# 6: Chemspace with SMILES

**Authors: Mateusz K Bieniek, Ben Cree, Rachael Pirie, Joshua T. Horton, Natalie J. Tatum, Daniel J. Cole**

## Overview

Building and scoring molecules can be further streamlined by employing our established protocol. Here we show how to quickly build a library and score the entire library. 

In [None]:
import pandas as pd
from rdkit import Chem

from fegrow import ChemSpace
from fegrow.testing import core_5R83_path, rec_5R83_path, smiles_5R83_path

# Prepare the ligand template

In [None]:
scaffold = Chem.SDMolSupplier(core_5R83_path)[0]

As we are using already prepared Smiles that have the scaffold as a substructure, it is not needed to set any growing vector. 

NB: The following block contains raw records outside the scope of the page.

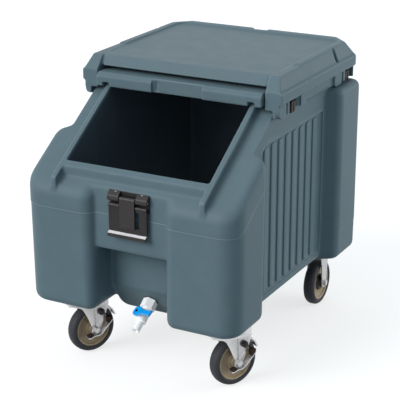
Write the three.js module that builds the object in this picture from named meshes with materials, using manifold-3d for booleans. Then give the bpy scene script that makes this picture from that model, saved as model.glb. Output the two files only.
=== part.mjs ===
// Mobile ice bin: a double-walled, slant-fronted bin on four casters, with a fixed top lid, a sliding front
// lid, a draw latch and a drain faucet. Millimetres, +Z up, the front faces -Y, the origin is on the floor
// under the middle of the bin.
import * as THREE from 'three';
import { mergeVertices } from 'three/addons/utils/BufferGeometryUtils.js';
import Module from 'manifold-3d';

const wasm = await Module();
wasm.setup();

// Fits and general sizes
const gap = 0.3; // between neighbouring pieces
const skin = 6; // moulded wall of the body and of the top lid
const overrun = 20; // how far a cut runs past the face it opens
const cornerSteps = 3; // straight pieces in a rounded corner
const hiddenSteps = 1; // and on a hidden inner side
const roundSides = 20; // sides of a round piece
const smallSides = 8; // sides of a pin, a screw or a hole
const hexSides = 6;

// Body, heights above the floor
const bodyHalfWidth = 292; // to the outer face of a corner post
const bodyHalfDepth = 375;
const postStand = 40; // how far a post stands out from the side wall between the posts
const coreTop = 660;
const coreRise = 12.3; // underside of the core, above the casters' plates
const coreRearSetback = 25; // rear wall, from the rear of the whole bin
const slopeDrop = 183.5; // from the core's top to the slanted shoulder's foot at the front face
const slopeDegrees = 32.6;
const latchPanelSetback = 24;
const latchPanelDrop = 144.5; // its foot, below the shoulder's foot
const panelTopRadius = 12;
const panelFootRadius = 9;
const shelfRise = 14; // how much the underside of the front shelf climbs towards the back
const tankFrontSetback = 93;
const coreFrontSetback = 120; // beside the tank, between it and the posts
const footRadius = 14;

// Corner posts
const postFootRadius = 20;
const postWidth = 194;
const postInnerRadius = 24;
const postOuterRadius = 46;
const postSideRadius = 25;
const frontPostLength = 158;
const frontPostTaper = 22; // slant of its rear side, down to the side wall
const frontPostShoulderRadius = 26;
const rearPostLength = 137;
const rearPostTaper = 26;
const rearPostSetback = 9;
const rearPostDrop = 20; // its top, below the core's
const rearPostTopRadius = 18;
const rearPostWidth = 152;

// Keel: the lower middle of the tank, between the casters
const keelPostLap = 8; // how far the keel reaches behind a front post
const keelDrop = 30.7; // its underside, below the casters' plates
const keelCornerRadius = 28;
const keelEdgeRadius = 14;
const keelRearSetback = 45;
const drainFaceRise = 78; // the slanted drain face starts this high above the keel's underside
const drainFaceDepth = 52;

// Fluted side panels
const fluteDepth = 6;
const ribHeight = 4.5;
const ribWidth = 26;
const ribPitch = 41;
const ribTaper = 5;
const sidePanelFootMargin = 22;
const sidePanelTopMargin = 76;
const sidePanelFrontMargin = 2;
const sidePanelSlopeDrop = 46; // below the shoulder
const sidePanelRadius = 30;
const sidePanelRearMargin = 4;

// Opening, its raised rim, and the well
const wellSideWall = 57; // from the side wall to the well
const wellFloorRise = 49; // above the keel's underside
const wellFrontSetback = 52;
const wellRearSetback = 65;
const wellRadius = 20;
const wellStepDrop = 36.5; // the well's front wall steps back this far below the shoulder's foot
const wellStepHeight = 55;
const drainWall = 45; // from the drain face to the well
const rimWidth = 15;
const rimHeight = 25;
const rimRise = 20; // top of the rim's level part, above the core's top
const rimRadius = 4;
const rimRoot = 24; // how deep the rim's block reaches into the body
const railSetback = 2; // front end of the rails that carry the rim on to the front

// Foam fill ports
const portRadius = 20;
const portRearSetbacks = [315, 115];

// Top lid
const lidHeight = 85; // above the core's top
const lidRimLip = 2.5; // raised edge round the top
const lidRimWidth = 18;
const lidTopStand = 6; // half widths, past the body's side wall
const lidChamferStand = 20;
const skirtStand = 26;
const flangeStand = 14;
const lidChamferHeight = 36;
const lidEdgeHeight = 40.5; // top of the skirt, below the lid's top
const skirtHeight = 27.8;
const skirtRadius = 3;
const flangeHeight = 33.7;
const flangeStep = 12; // skirt to flange at the rear
const lidFrontSetback = 263;
const lidEdgeFrontSetback = 291; // front edge of the top at the pillars
const lidTopFrontSetback = 297;
const lidChamferFrontSetback = 281;
const lidTopRearSetback = 14;
const lidRoofHeight = 31; // from the roof over the stored front lid to the lid's top
const lidSideWall = 18; // inner side of the storage space, in from the body's side wall
const lidRearWall = 16; // rear wall of the storage space, from the body's rear wall
const pillarInset = 20; // inner side of the front pillars, in from the body's side wall
const pillarDrop = 38; // lower block of a pillar, below the skirt
const pillarBlockLength = 40;
const pillarBlockRadius = 30;
const pillarBlockStand = 19;
const pillarBlockClearance = 2; // from the body's side wall
const backNotchWidth = 36;
const backNotchDepth = 8;
const lidFoamInset = 8;
const lidPortRadius = 12;
const lidPortSetback = 75;

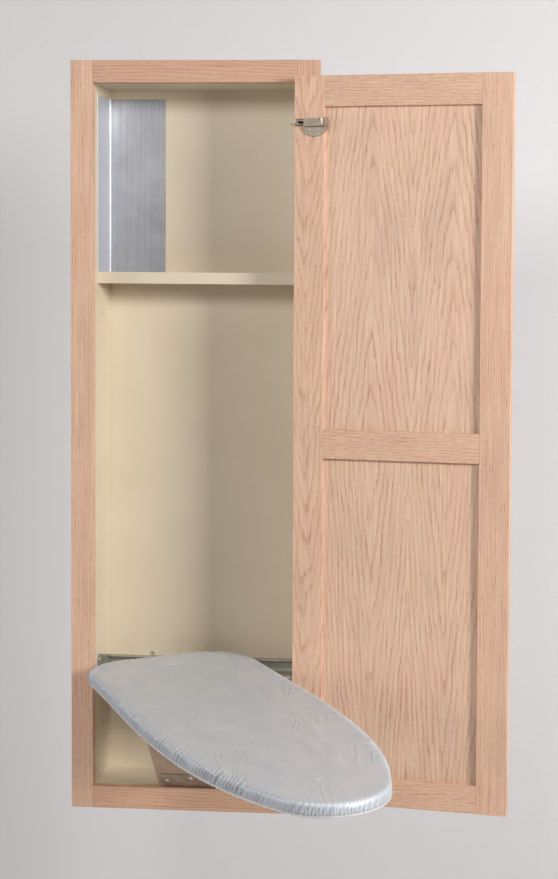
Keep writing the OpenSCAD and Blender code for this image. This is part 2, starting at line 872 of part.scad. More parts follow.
// steel cup in the door, its half-round flange below the arm and the tongue
// under the arm that joins them
module hinge_cup() {
    cup_depth = 11;
    cup_x = door_edge_x - cup_inset;
    flange_x = cup_x - 6;
    edge_x = door_edge_x + 1;
    slot = link_h / 2 + wing_t + 1;
    union() {
        difference() {
            translate([cup_x, door_inner_y, -cup_drop]) rotate([90, 0, 0])
                cylinder(r = cup_r, h = cup_depth);
            translate([cup_x, door_inner_y + 1, -cup_drop]) rotate([90, 0, 0])
                cylinder(r = cup_r - 1, h = cup_depth);
            block([cup_x, pin_y - barrel_r - 1, -slot], [edge_x, door_inner_y + 1, slot]);
        }
        intersection() {
            translate([flange_x, door_inner_y + flange_t, 0]) rotate([90, 0, 0])
                cylinder(r = cup_flange_r, h = flange_t);
            block([flange_x - cup_flange_r, door_inner_y - 1, -cup_flange_r],
                [flange_x + cup_flange_r, door_inner_y + flange_t + 1, -slot]);
        }
        block([door_edge_x - arm_end, door_inner_y, -slot - eps],
            [door_edge_x - arm_start - 4, door_inner_y + flange_t, arm_half_h]);
    }
}

module door_hinge_cups() {
    color(nickel) at_door() for (z = hinge_heights) translate([0, 0, z]) hinge_cup();
}

module door_hinge_cup_screws() {
    spots = [[-8.5, -12], [0.5, -19.3], [6.5, -19]];
    color(nickel) at_door() for (z = hinge_heights, spot = spots)
        translate([door_edge_x - cup_inset - 6 - spot[0], door_inner_y + flange_t,
            z + spot[1]])
            rotate([-90, 0, 0]) screw(1.8, 1, 1, flange_t + 6);
}

// ---- mirror on the door's outer face ----

module mirror_glass() {
    y = door_inner_y - door_t;
    color(silvered) at_door()
        block([door_edge_x - door_w + mirror_margin, y - mirror_t, door_z + mirror_margin],
            [door_edge_x - mirror_margin, y, door_z + door_h - mirror_margin]);
}

// draws its children at each clip, with +Z out from the edge of the mirror
module at_clips() {
    y = door_inner_y - door_t;
    mid_x = door_edge_x - door_w / 2;
    half_w = door_w / 2 - mirror_margin;
    half_h = door_h / 2 - mirror_margin;
    at_door() translate([mid_x, y, door_z + door_h / 2]) {
        for (x = [-0.55, 0.55], end = [0, 180])
            rotate([0, end, 0]) translate([x * half_w, 0, half_h]) children();
        for (z = [-0.5, 0.5], end = [90, -90])
            rotate([0, end, 0]) translate([z * half_h * (end > 0 ? 1 : -1), 0, half_w])
                children();
    }
}

module mirror_clips() {
    lip = 5;
    color(nickel) at_clips() union() {
        block([-clip_l / 2, -mirror_t, 0], [clip_l / 2, 0, 9]);
        block([-clip_l / 2, -mirror_t - 1.5, -lip], [clip_l / 2, -mirror_t, 9]);
    }
}

module mirror_clip_screws() {
    color(nickel) at_clips() translate([0, -mirror_t - 1.5, 4.5]) rotate([90, 0, 0])
        screw(2.6, 1, screw_shank_r, mirror_t + 7);
}

left_stile();
right_stile();
top_rail();
bottom_rail();
left_side_panel();
right_side_panel();
top_panel();
bottom_panel();
back_panel();
shelf();
heat_shield();
cross_channel();
channel_brackets();
channel_screws();
foot_hinge_fixed_leaf();
foot_hinge_pin();
foot_hinge_floor_screws();
brace_panel();
foot_hinge_brace_leaf();
foot_hinge_brace_screws();
top_hinge_brace_leaf();
top_hinge_pin();
platform();
top_hinge_platform_leaf();
platform_rear_bar();
swivel_base_plate();
swivel_base_screws();
pivot_bolt();
pivot_nut();
board_core();
board_pad();
board_cover();
hem_elastic();
swivel_board_plate();
swivel_board_screws();
door_hinge_frame_plates();
door_hinge_plate_screws();
door_hinge_stile();
door_outer_stile();
door_top_rail();
door_middle_rail();
door_bottom_rail();
door_upper_panel();
door_lower_panel();
door_hinge_arms();
door_hinge_cups();
door_hinge_pins();
door_hinge_cup_screws();
mirror_glass();
mirror_clips();
mirror_clip_screws();
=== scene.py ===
"""Recessed ironing board cabinet with a mirror door, seen open with its board down.

Metres, in the frame of the solids: the cabinet faces -Y and +Z is up.
"""
import math

import bmesh
import bpy
from mathutils import Matrix, Vector, kdtree, noise


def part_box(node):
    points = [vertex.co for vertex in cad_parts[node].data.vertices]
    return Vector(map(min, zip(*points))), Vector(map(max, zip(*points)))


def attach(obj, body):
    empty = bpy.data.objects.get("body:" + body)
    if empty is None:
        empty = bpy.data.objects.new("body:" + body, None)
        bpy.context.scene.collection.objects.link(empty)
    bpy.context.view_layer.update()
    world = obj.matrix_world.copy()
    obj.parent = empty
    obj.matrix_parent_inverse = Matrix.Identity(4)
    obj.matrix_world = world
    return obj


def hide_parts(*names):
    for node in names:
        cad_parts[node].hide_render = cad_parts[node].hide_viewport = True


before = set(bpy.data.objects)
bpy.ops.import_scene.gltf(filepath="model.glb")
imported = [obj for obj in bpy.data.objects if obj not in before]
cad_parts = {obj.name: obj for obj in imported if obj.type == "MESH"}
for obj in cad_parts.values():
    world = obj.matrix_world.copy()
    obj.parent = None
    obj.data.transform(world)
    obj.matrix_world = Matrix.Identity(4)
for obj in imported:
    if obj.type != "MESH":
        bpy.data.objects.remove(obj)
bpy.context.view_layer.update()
bpy.ops.object.select_all(action="DESELECT")


# ---- the board, with the sizes that its solids have ----

SWIVEL = Vector((0.0, -0.0965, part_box("board_core")[0].z))
BOARD_TURN = math.radians(30.9)
HALF_WIDE_END = 0.1345
WIDE_END_Y = 0.1165
CORNER_R = 0.072
NOSE_R = 0.081
BOARD_LENGTH = 0.793
NOSE_Y = WIDE_END_Y - BOARD_LENGTH + NOSE_R
NOSE_TAPER = math.radians(24.5)
STRAIGHT_RUN = 0.225
TAPER_RUN = 0.225
CORE_T = 0.0127
PAD_T = 0.005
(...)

<div class="alert alert-block alert-warning">
    Ensure that your code is in <b>__name__ == "__main__"</b> when creating a cluster in your scripts,
    particularly when using processes=True. Although jupyter notebook works fine. 
</div>

<div class="alert alert-block alert-danger">
    When using ANI=True for processing the Dask cluster has to use processes because ANI is currently not threadsafe. Thus we create here a LocalCluster and ask ChemSpace to use it. 
</div>

In [None]:
from dask.distributed import LocalCluster

lc = LocalCluster(processes=True, n_workers=None, threads_per_worker=1)

In [None]:
# create the chemical space
cs = ChemSpace(dask_cluster=lc)

In [None]:
# we're not growing the scaffold, we're superimposing bigger molecules on it
cs.add_scaffold(scaffold)
cs.add_protein(rec_5R83_path)

In [None]:
# load 50k smiles dataset from the study
smiles = pd.read_csv(smiles_5R83_path).Smiles.to_list()

# for testing, sort by size and pick small
smiles.sort(key=len)
# take 5 smallest smiles
smiles = smiles[:5]

In [None]:
# here we add Smiles which should already have been matched
# to the scaffold (rdkit Mol.HasSubstructureMatch)
cs.add_smiles(smiles, protonate=False)
cs

In [None]:
cs.evaluate()

In [None]:
cs